* [WHAT TO WORK ON]
Repeat the line that contains "408 of scene.py. More parts follow.", the line that contains "return np.stack([np.interp(places, tufts[:, 0], tufts[:, k])", and all lines between them, exactly and with no other lines.
- - -
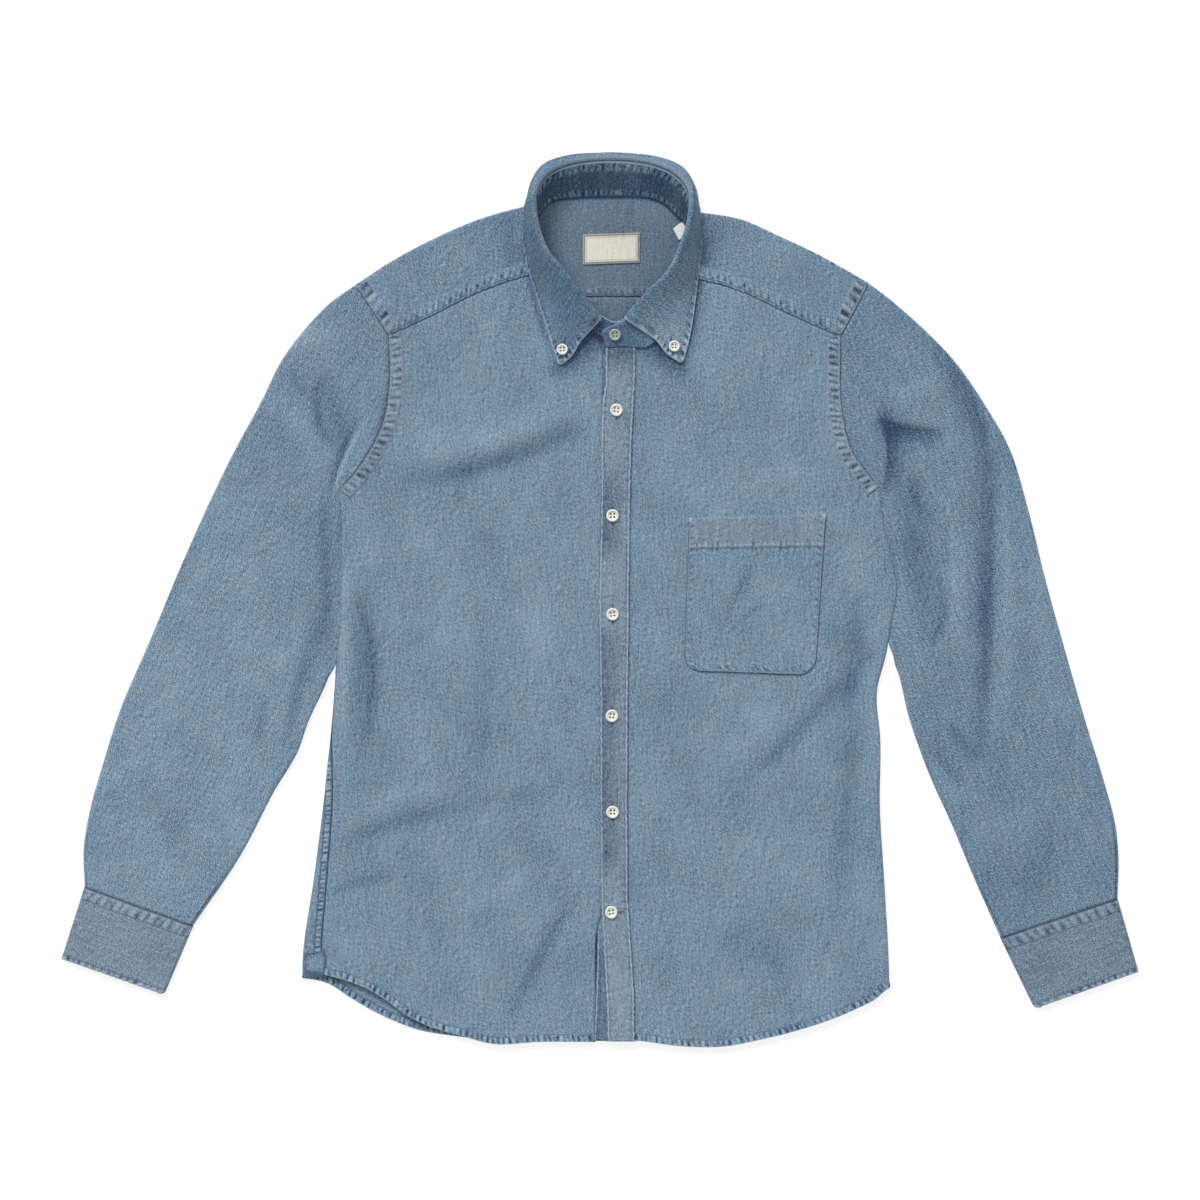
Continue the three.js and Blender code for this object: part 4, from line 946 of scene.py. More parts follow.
def sleeve_piece(side):
    """One sleeve, with the fell that joins it to the armhole."""
    v = np.linspace(0, 1, 204)
    u = np.linspace(0, 1, 68)
    outer = along(SLEEVE_OUTER[side], v)
    inner = along(SLEEVE_INNER[side], v)
    way = 1 if side == "right" else -1
    gap = (down(RIGHT_EDGE if side == "right" else LEFT_EDGE, inner[:, 1]) - inner[:, 0]) * way
    beside_body = inner[:, 1] < 97
    shift = np.minimum(np.maximum(gap - CLEAR, CLEAR - gap), 4 * (1 - ease(gap, 4, 8))) * beside_body
    inner[:, 0] += shift * way * np.sign(gap - CLEAR)
    close = (1 - ease(gap, 3, 9)) * (1 - ease(inner[:, 1], 86, 100))
    rest = below_yoke_seam(side, np.linspace(0, 1, 10))
    arm = through(ARMHOLE_HEAD[side][:3] + rest.tolist(), u * 12)
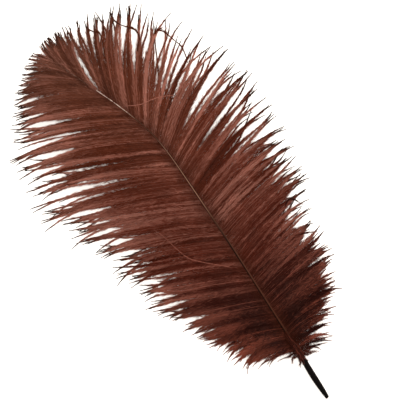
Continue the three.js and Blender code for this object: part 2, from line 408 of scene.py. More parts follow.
# Barbs that leave their strand and cross their neighbours: the side, where each springs from
# the shaft and how far its tip swings towards the plume's tip, or back, in millimetres.
CROSSING = [
    (RIGHT, 269.0, -6.0), (RIGHT, 263.0, 9.0), (RIGHT, 257.5, 5.0), (RIGHT, 247.0, -7.0),
    (RIGHT, 242.0, -6.0), (RIGHT, 240.0, 5.0), (RIGHT, 236.0, 8.0), (RIGHT, 232.0, 5.0),
    (RIGHT, 228.5, -6.0), (RIGHT, 224.0, -6.0), (RIGHT, 219.0, 7.0), (RIGHT, 215.5, 5.0),
    (RIGHT, 211.0, -6.0), (RIGHT, 205.0, -6.0), (RIGHT, 197.0, 8.0), (RIGHT, 192.0, -5.0),
    (RIGHT, 187.0, 6.0), (RIGHT, 181.0, 5.0), (RIGHT, 174.0, -7.0), (RIGHT, 168.0, 5.0),
    (RIGHT, 152.0, 6.0), (RIGHT, 142.0, -6.0), (RIGHT, 131.0, -6.0), (RIGHT, 118.0, 6.0),
    (RIGHT, 108.0, -6.0), (RIGHT, 96.0, 7.0), (RIGHT, 84.0, -6.0), (RIGHT, 71.0, -9.0),
    (LEFT, 258.0, -7.0), (LEFT, 252.0, 7.0), (LEFT, 247.0, 8.0), (LEFT, 238.0, -8.0),
    (LEFT, 231.0, -7.0), (LEFT, 225.0, -9.0), (LEFT, 217.0, 9.0), (LEFT, 211.0, -9.0),
    (LEFT, 208.0, 8.0), (LEFT, 204.0, 8.0), (LEFT, 199.5, 8.0), (LEFT, 195.0, -10.0),
    (LEFT, 190.0, 9.0), (LEFT, 187.0, -9.0), (LEFT, 182.0, 9.0), (LEFT, 177.0, -9.0),
    (LEFT, 172.0, 8.0), (LEFT, 169.0, 8.0), (LEFT, 165.0, -8.0), (LEFT, 158.0, -7.0),
    (LEFT, 151.0, 8.0), (LEFT, 143.0, 7.0), (LEFT, 137.0, -8.0), (LEFT, 129.0, 8.0),
    (LEFT, 122.0, -7.0), (LEFT, 116.0, -7.0), (LEFT, 110.0, 7.0), (LEFT, 104.0, -7.0),
    (LEFT, 98.0, 6.0), (LEFT, 92.0, -7.0), (LEFT, 86.0, 7.0), (LEFT, 77.0, -8.0),
    (LEFT, 69.0, 7.0), (LEFT, 60.0, -7.0), (LEFT, 52.0, -8.0), (LEFT, 45.0, 7.0),
]


def tip_places(tufts, places):
    """The tips of barbs that spring from these places on the shaft."""
    return np.stack([np.interp(places, tufts[:, 0], tufts[:, k]) for k in (1, 2)], 1)


def root_line(side, places):
    """Where barbs leave the shaft: high on its back low down, and from its sides above."""
    row = along(SHAFT, places)
    high = smooth(100, 170, places)
    across = row[:, 1] + side * row[:, 3] * (0.4 + 0.4 * high)
    height = row[:, 2] + row[:, 3] * (0.6 - 0.9 * high) - 1.3 * smooth(270, 300, places)
    return np.stack([across, places, height], 1)


def bowed_lines(side, places, tips, reach, t):
    """Points seen from above, along bowed lines from the shaft to these tips."""
    start = root_line(side, places)[:, :2]
    run = tips - start
    bow = BOW + (DOWN_BOW - BOW) * (1 - smooth(45, 85, places))[:, None]
    middle = (start + tips) / 2 + np.stack([-run[:, 1], run[:, 0]], 1) * side * bow
    t = (t * reach[:, None])[..., None]
    return (1 - t) ** 2 * start[:, None] + 2 * t * (1 - t) * middle[:, None] + t**2 * tips[:, None]


def middle_of(groups, roots):
    """For each barb, the middle of the places where the barbs of its group spring."""
    return (np.bincount(groups, roots) / np.maximum(np.bincount(groups), 1))[groups]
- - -
* [WRITTEN RESPONSE]
Continue the three.js and Blender code for this object: part 2, from line 408 of scene.py. More parts follow.
# Barbs that leave their strand and cross their neighbours: the side, where each springs from
# the shaft and how far its tip swings towards the plume's tip, or back, in millimetres.
CROSSING = [
    (RIGHT, 269.0, -6.0), (RIGHT, 263.0, 9.0), (RIGHT, 257.5, 5.0), (RIGHT, 247.0, -7.0),
    (RIGHT, 242.0, -6.0), (RIGHT, 240.0, 5.0), (RIGHT, 236.0, 8.0), (RIGHT, 232.0, 5.0),
    (RIGHT, 228.5, -6.0), (RIGHT, 224.0, -6.0), (RIGHT, 219.0, 7.0), (RIGHT, 215.5, 5.0),
    (RIGHT, 211.0, -6.0), (RIGHT, 205.0, -6.0), (RIGHT, 197.0, 8.0), (RIGHT, 192.0, -5.0),
    (RIGHT, 187.0, 6.0), (RIGHT, 181.0, 5.0), (RIGHT, 174.0, -7.0), (RIGHT, 168.0, 5.0),
    (RIGHT, 152.0, 6.0), (RIGHT, 142.0, -6.0), (RIGHT, 131.0, -6.0), (RIGHT, 118.0, 6.0),
    (RIGHT, 108.0, -6.0), (RIGHT, 96.0, 7.0), (RIGHT, 84.0, -6.0), (RIGHT, 71.0, -9.0),
    (LEFT, 258.0, -7.0), (LEFT, 252.0, 7.0), (LEFT, 247.0, 8.0), (LEFT, 238.0, -8.0),
    (LEFT, 231.0, -7.0), (LEFT, 225.0, -9.0), (LEFT, 217.0, 9.0), (LEFT, 211.0, -9.0),
    (LEFT, 208.0, 8.0), (LEFT, 204.0, 8.0), (LEFT, 199.5, 8.0), (LEFT, 195.0, -10.0),
    (LEFT, 190.0, 9.0), (LEFT, 187.0, -9.0), (LEFT, 182.0, 9.0), (LEFT, 177.0, -9.0),
    (LEFT, 172.0, 8.0), (LEFT, 169.0, 8.0), (LEFT, 165.0, -8.0), (LEFT, 158.0, -7.0),
    (LEFT, 151.0, 8.0), (LEFT, 143.0, 7.0), (LEFT, 137.0, -8.0), (LEFT, 129.0, 8.0),
    (LEFT, 122.0, -7.0), (LEFT, 116.0, -7.0), (LEFT, 110.0, 7.0), (LEFT, 104.0, -7.0),
    (LEFT, 98.0, 6.0), (LEFT, 92.0, -7.0), (LEFT, 86.0, 7.0), (LEFT, 77.0, -8.0),
    (LEFT, 69.0, 7.0), (LEFT, 60.0, -7.0), (LEFT, 52.0, -8.0), (LEFT, 45.0, 7.0),
]


def tip_places(tufts, places):
    """The tips of barbs that spring from these places on the shaft."""
    return np.stack([np.interp(places, tufts[:, 0], tufts[:, k]) for k in (1, 2)], 1)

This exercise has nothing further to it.